*GIVEN INFORMATION*

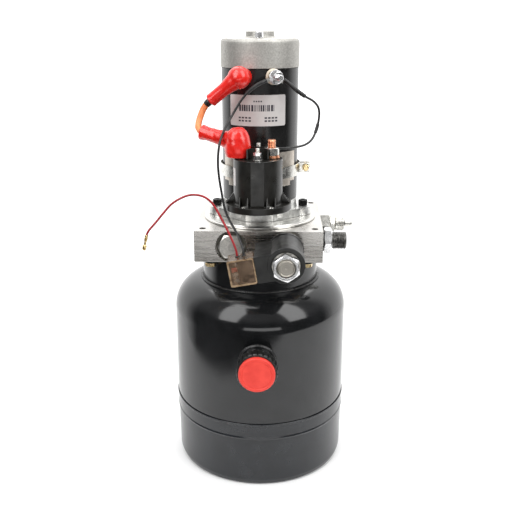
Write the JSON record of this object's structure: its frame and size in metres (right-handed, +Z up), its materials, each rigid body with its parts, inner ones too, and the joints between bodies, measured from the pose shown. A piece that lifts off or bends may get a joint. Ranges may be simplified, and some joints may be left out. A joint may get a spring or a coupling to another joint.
{
  "type": "hydraulic power unit",
  "caption": "Compact electric hydraulic power unit: round steel oil tank, manifold block with solenoid, relief and check valves, gear pump and a vertical direct current motor with start relay.",
  "frame": {"origin": "middle of the tank's underside, on the floor it stands on, on the axis of tank and motor", "axes": "+Z up along the motor and tank axis; the filler cap, the start relay and the solenoid valve face -Y; the hose outlet points to +X"},
  "size_m": [0.2133, 0.229, 0.4665],
  "materials": {
    "tank_paint": "gloss black paint",
    "motor_paint": "satin black paint",
    "aluminium": "machined, brushed",
    "cast_alloy": "die cast, light grey",
    "chrome": "bright plated",
    "steel": "turned",
    "black_steel": "black oxide",
    "yellow_zinc": "yellow zinc plated steel",
    "zinc": "zinc plated",
    "copper": "bare copper",
    "brass": "bright",
    "black_plastic": "moulded",
    "red_plastic": "moulded",
    "red_vinyl": "soft dipped vinyl",
    "orange_cable": "cable sheath",
    "black_wire": "wire insulation",
    "red_wire": "wire insulation",
    "clear_plastic": "smoky clear moulding",
    "rubber": "seal"
  },
  "bodies": {
    "root": {"tank_shell": "tank_paint", "tank_base": "tank_paint", "manifold_block": "aluminium", "cavity_plug": "steel", "outlet_seal": "rubber", "outlet_fitting": "chrome", "relief_valve_body": "zinc", "relief_lock_nut": "zinc", "relief_spring": "steel", "valve_cartridge": "steel", "valve_spring": "steel", "valve_coil": "black_plastic", "coil_nut": "chrome", "valve_connector": "clear_plastic", "tank_bolt_1": "yellow_zinc", "tank_bolt_2": "yellow_zinc", "tank_bolt_3": "yellow_zinc", "tank_bolt_4": "yellow_zinc", "pump_body": "aluminium", "pump_cover": "aluminium", "suction_pipe": "steel", "suction_strainer": "brass", "adapter_disc": "cast_alloy", "motor_flange": "cast_alloy", "flange_screw_left": "black_steel", "flange_screw_right": "black_steel", "motor_housing": "motor_paint", "motor_end_cap": "cast_alloy", "through_bolt_front": "zinc", "through_bolt_rear": "zinc", "motor_terminal_left": "zinc", "motor_terminal_right": "zinc", "lower_bearing": "steel", "brush_ring": "black_plastic", "relay_housing": "black_plastic", "relay_stud_right": "copper", "relay_stud_left": "copper", "relay_coil_stud_front": "zinc", "relay_coil_stud_rear": "zinc", "relay_saddle": "zinc", "band_clamp": "zinc", "upper_boot": "red_vinyl", "lower_boot": "red_vinyl", "battery_cable": "orange_cable", "earth_lead": "black_wire", "relay_lead": "black_wire", "red_lead": "red_wire", "red_lead_terminal": "brass"},
    "rotor": {"armature": "steel", "shaft_coupling": "steel", "drive_gear": "steel"},
    "driven_gear": {"driven_gear": "steel"},
    "filler_seal": {"filler_gasket": "rubber"},
    "filler_cap": {"filler_cap": "black_plastic", "filler_cap_cover": "red_plastic"},
    "valve_plunger": {"valve_plunger": "steel"},
    "check_poppet": {"check_poppet": "steel"},
    "relief_poppet": {"relief_poppet": "steel"},
    "relief_adjuster": {"relief_adjuster": "zinc"},
    "relay_plunger": {"relay_plunger": "copper"}
  },
  "joints": [
    {"name": "rotor_spin", "type": "hinge", "parent": "root", "child": "rotor", "pos_m": [0, 0, 0.35], "axis": [0, 0, 1], "continuous": true},
    {"name": "driven_gear_spin", "type": "hinge", "parent": "root", "child": "driven_gear", "pos_m": [0, 0.03, 0.225], "axis": [0, 0, 1], "continuous": true},
    {"name": "filler_cap_lift", "type": "slide", "parent": "root", "child": "filler_seal", "axis": [0, -1, 0], "range_m": [0, 0.011]},
    {"name": "filler_cap_turn", "type": "hinge", "parent": "filler_seal", "child": "filler_cap", "pos_m": [0, -0.105, 0.146], "axis": [0, -1, 0], "range_deg": [0, 2160]},
    {"name": "valve_plunger_slide", "type": "slide", "parent": "root", "child": "valve_plunger", "axis": [0, -1, 0], "range_m": [0, 0.003], "stiffness_N_per_m": 500, "springref_m": -0.004, "deforming": ["valve_spring"]},
    {"name": "check_poppet_slide", "type": "slide", "parent": "root", "child": "check_poppet", "axis": [0, -1, 0], "range_m": [0, 0.002], "stiffness_N_per_m": 200, "springref_m": -0.004},
    {"name": "relief_poppet_slide", "type": "slide", "parent": "root", "child": "relief_poppet", "axis": [1, 0, 0], "range_m": [0, 0.002], "stiffness_N_per_m": 1000, "springref_m": -0.004, "deforming": ["relief_spring"]},
    {"name": "relief_adjuster_turn", "type": "hinge", "parent": "root", "child": "relief_adjuster", "pos_m": [0.09, 0.027, 0.2597], "axis": [1, 0, 0], "range_deg": [-360, 360]},
    {"name": "relay_plunger_slide", "type": "slide", "parent": "root", "child": "relay_plunger", "axis": [0, 0, 1], "range_m": [0, 0.0035], "stiffness_N_per_m": 300, "springref_m": -0.008}
  ],
  "couplings": [
    {"joint": "driven_gear_spin", "follows": "rotor_spin", "ratio": -1},
    {"joint": "filler_cap_lift", "follows": "filler_cap_turn", "m_per_rad": 0.00028874}
  ]
}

*DIRECTIONS*
Quote each line of the listing above exactly.

*THE RESULT*
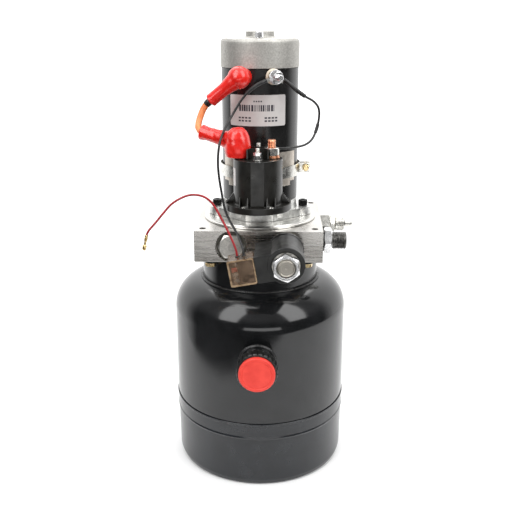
Write the JSON record of this object's structure: its frame and size in metres (right-handed, +Z up), its materials, each rigid body with its parts, inner ones too, and the joints between bodies, measured from the pose shown. A piece that lifts off or bends may get a joint. Ranges may be simplified, and some joints may be left out. A joint may get a spring or a coupling to another joint.
{
  "type": "hydraulic power unit",
  "caption": "Compact electric hydraulic power unit: round steel oil tank, manifold block with solenoid, relief and check valves, gear pump and a vertical direct current motor with start relay.",
  "frame": {"origin": "middle of the tank's underside, on the floor it stands on, on the axis of tank and motor", "axes": "+Z up along the motor and tank axis; the filler cap, the start relay and the solenoid valve face -Y; the hose outlet points to +X"},
  "size_m": [0.2133, 0.229, 0.4665],
  "materials": {
    "tank_paint": "gloss black paint",
    "motor_paint": "satin black paint",
    "aluminium": "machined, brushed",
    "cast_alloy": "die cast, light grey",
    "chrome": "bright plated",
    "steel": "turned",
    "black_steel": "black oxide",
    "yellow_zinc": "yellow zinc plated steel",
    "zinc": "zinc plated",
    "copper": "bare copper",
    "brass": "bright",
    "black_plastic": "moulded",
    "red_plastic": "moulded",
    "red_vinyl": "soft dipped vinyl",
    "orange_cable": "cable sheath",
    "black_wire": "wire insulation",
    "red_wire": "wire insulation",
    "clear_plastic": "smoky clear moulding",
    "rubber": "seal"
  },
  "bodies": {
    "root": {"tank_shell": "tank_paint", "tank_base": "tank_paint", "manifold_block": "aluminium", "cavity_plug": "steel", "outlet_seal": "rubber", "outlet_fitting": "chrome", "relief_valve_body": "zinc", "relief_lock_nut": "zinc", "relief_spring": "steel", "valve_cartridge": "steel", "valve_spring": "steel", "valve_coil": "black_plastic", "coil_nut": "chrome", "valve_connector": "clear_plastic", "tank_bolt_1": "yellow_zinc", "tank_bolt_2": "yellow_zinc", "tank_bolt_3": "yellow_zinc", "tank_bolt_4": "yellow_zinc", "pump_body": "aluminium", "pump_cover": "aluminium", "suction_pipe": "steel", "suction_strainer": "brass", "adapter_disc": "cast_alloy", "motor_flange": "cast_alloy", "flange_screw_left": "black_steel", "flange_screw_right": "black_steel", "motor_housing": "motor_paint", "motor_end_cap": "cast_alloy", "through_bolt_front": "zinc", "through_bolt_rear": "zinc", "motor_terminal_left": "zinc", "motor_terminal_right": "zinc", "lower_bearing": "steel", "brush_ring": "black_plastic", "relay_housing": "black_plastic", "relay_stud_right": "copper", "relay_stud_left": "copper", "relay_coil_stud_front": "zinc", "relay_coil_stud_rear": "zinc", "relay_saddle": "zinc", "band_clamp": "zinc", "upper_boot": "red_vinyl", "lower_boot": "red_vinyl", "battery_cable": "orange_cable", "earth_lead": "black_wire", "relay_lead": "black_wire", "red_lead": "red_wire", "red_lead_terminal": "brass"},
    "rotor": {"armature": "steel", "shaft_coupling": "steel", "drive_gear": "steel"},
    "driven_gear": {"driven_gear": "steel"},
    "filler_seal": {"filler_gasket": "rubber"},
    "filler_cap": {"filler_cap": "black_plastic", "filler_cap_cover": "red_plastic"},
    "valve_plunger": {"valve_plunger": "steel"},
    "check_poppet": {"check_poppet": "steel"},
    "relief_poppet": {"relief_poppet": "steel"},
    "relief_adjuster": {"relief_adjuster": "zinc"},
    "relay_plunger": {"relay_plunger": "copper"}
  },
  "joints": [
    {"name": "rotor_spin", "type": "hinge", "parent": "root", "child": "rotor", "pos_m": [0, 0, 0.35], "axis": [0, 0, 1], "continuous": true},
    {"name": "driven_gear_spin", "type": "hinge", "parent": "root", "child": "driven_gear", "pos_m": [0, 0.03, 0.225], "axis": [0, 0, 1], "continuous": true},
    {"name": "filler_cap_lift", "type": "slide", "parent": "root", "child": "filler_seal", "axis": [0, -1, 0], "range_m": [0, 0.011]},
    {"name": "filler_cap_turn", "type": "hinge", "parent": "filler_seal", "child": "filler_cap", "pos_m": [0, -0.105, 0.146], "axis": [0, -1, 0], "range_deg": [0, 2160]},
    {"name": "valve_plunger_slide", "type": "slide", "parent": "root", "child": "valve_plunger", "axis": [0, -1, 0], "range_m": [0, 0.003], "stiffness_N_per_m": 500, "springref_m": -0.004, "deforming": ["valve_spring"]},
    {"name": "check_poppet_slide", "type": "slide", "parent": "root", "child": "check_poppet", "axis": [0, -1, 0], "range_m": [0, 0.002], "stiffness_N_per_m": 200, "springref_m": -0.004},
    {"name": "relief_poppet_slide", "type": "slide", "parent": "root", "child": "relief_poppet", "axis": [1, 0, 0], "range_m": [0, 0.002], "stiffness_N_per_m": 1000, "springref_m": -0.004, "deforming": ["relief_spring"]},
    {"name": "relief_adjuster_turn", "type": "hinge", "parent": "root", "child": "relief_adjuster", "pos_m": [0.09, 0.027, 0.2597], "axis": [1, 0, 0], "range_deg": [-360, 360]},
    {"name": "relay_plunger_slide", "type": "slide", "parent": "root", "child": "relay_plunger", "axis": [0, 0, 1], "range_m": [0, 0.0035], "stiffness_N_per_m": 300, "springref_m": -0.008}
  ],
  "couplings": [
    {"joint": "driven_gear_spin", "follows": "rotor_spin", "ratio": -1},
    {"joint": "filler_cap_lift", "follows": "filler_cap_turn", "m_per_rad": 0.00028874}
  ]
}